You can see the logic behind it: trying to be a progressive federal party with the interests of Quebec at heart didn’t cut it in 2011, and that’s why Gilles Duceppe lost in such a big way. To rebuild the Bloc, they needed a completely different approach.

If Beaulieu and company had looked, instead, to the defeat of the Parti-Quebecois in 2014, they would have realized that their new approach was the exact same mix that brought down Pauline Marois. And she was a sitting premier with considerable backing and exposure. What makes the Bloc think that they, with just two seats in the House of Commons and a general feeling of irrelevance, are in a better position to make this approach work?

It Could Have Worked for Harper

Appealing to the bigotry of some Quebecers by scapegoating the Muslim “other” is a strategy that took another Mario, the ADQ’s Dumont, all the way to Quebec Leader of the Oppositon in 2007. His party’s ambiguity on the national question along with an openly gay PQ leader (Andre Boisclair) made it easy for him to scoop up the right-wing nationalist part of the PQ’s base, leaving them with only the other half, the progressive sovereigntists, and a third-party placement. Marois appealing to the bigots produced an almost identical result.

If opposition status in Quebec is what you’re after, then xenophobia is the way to go. The problem for the Bloc is their goal isn’t that. It is (or at least it should be) to sweep most of Quebec and be the opposition, or close to it, in Ottawa.
Harper, on the other hand, isn’t looking to sweep Quebec. He just needs to bring out enough of the people who supported the Charter and get them to vote Conservative. For him, a Quebec roadmap that leads to opposition status in the province is perfect, as it may help him secure a second majority overall.

Now, though, it looks like the Bloc may be throwing a spike into those plans. No matter what side of the political spectrum they find themselves on, Quebecers generally don’t like Harper. If he pushes the right xenophobic buttons, though, some may hold their collective noses and vote for him. The Bloc is giving them a way out.

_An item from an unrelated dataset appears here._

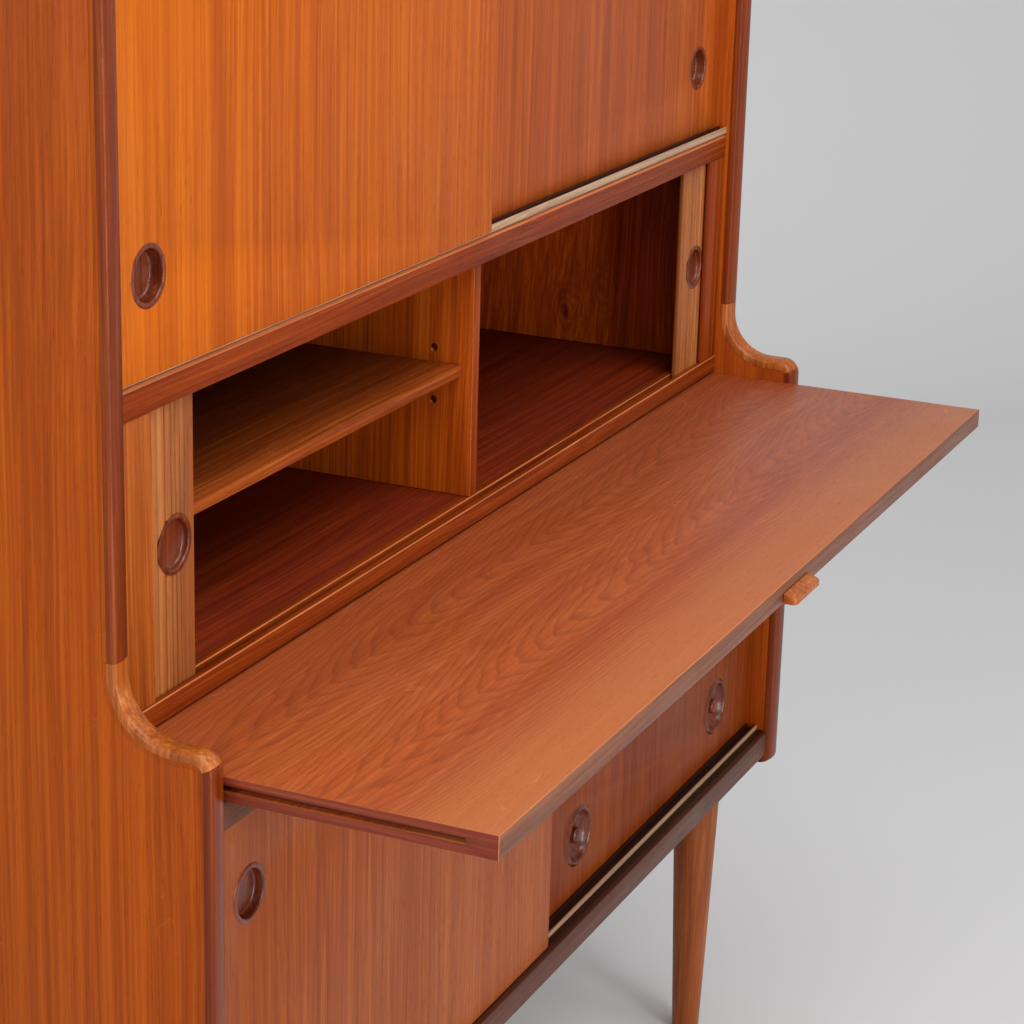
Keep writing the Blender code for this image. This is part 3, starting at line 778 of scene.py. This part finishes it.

By effectively competing for and possibly splitting the hard-right xenophobic vote in Quebec, they may be helping out the NDP and Liberals in ways they hadn’t planned to. Planning, though, doesn’t seem to be the Bloc’s strong suit these days.

The Sad Truth

While my instinct might be to laugh and cheer, it’s actually really sad. Regardless of what you think of a separatist party running federally in Canada, the Bloc, at least under Gilles Duceppe, was a party that wanted to be on the right side of history.

coalition

I liked Duceppe as a leader and always enjoyed his role in English debates. He didn’t care, so he said what he felt. He was willing to form a coalition with the NDP and the Liberals, when it was the right thing to do. He stood up against Harper’s more damaging ideas.

I’m not saying I would have voted for him, in fact I once lived in his riding and was very proud that my vote was against him, which seemed like a wasted ballot at the time, helped unseat him during the Orange Wave. But at least he had integrity and stood up for progressive ideals, when they didn’t conflict with his ultimate gameplan, that is.

Now, that Bloc is dead. The Bloc of ex-Mulroney MPs that Lucien Bouchard started is dead, too. While Bouchard’s Bloc was economically conservative, at least they weren’t Harperite right-wing reactionaries. What we’re left with is an ultra-nationalist version of the ADQ operating at the federal level. It’s a joke, sure, but it’s also a sad end to a party that did have a purpose.

If blocking Harper (pun unavoidable) from gaining any type of tangible foohold in Quebec is their legacy, so be it. It’s just a rather undignified end for a party that once stood for something other than the lowest common denominator of bigots in Quebec.

In their latest and possibly final attempt at relevance, the Bloc just killed its soul.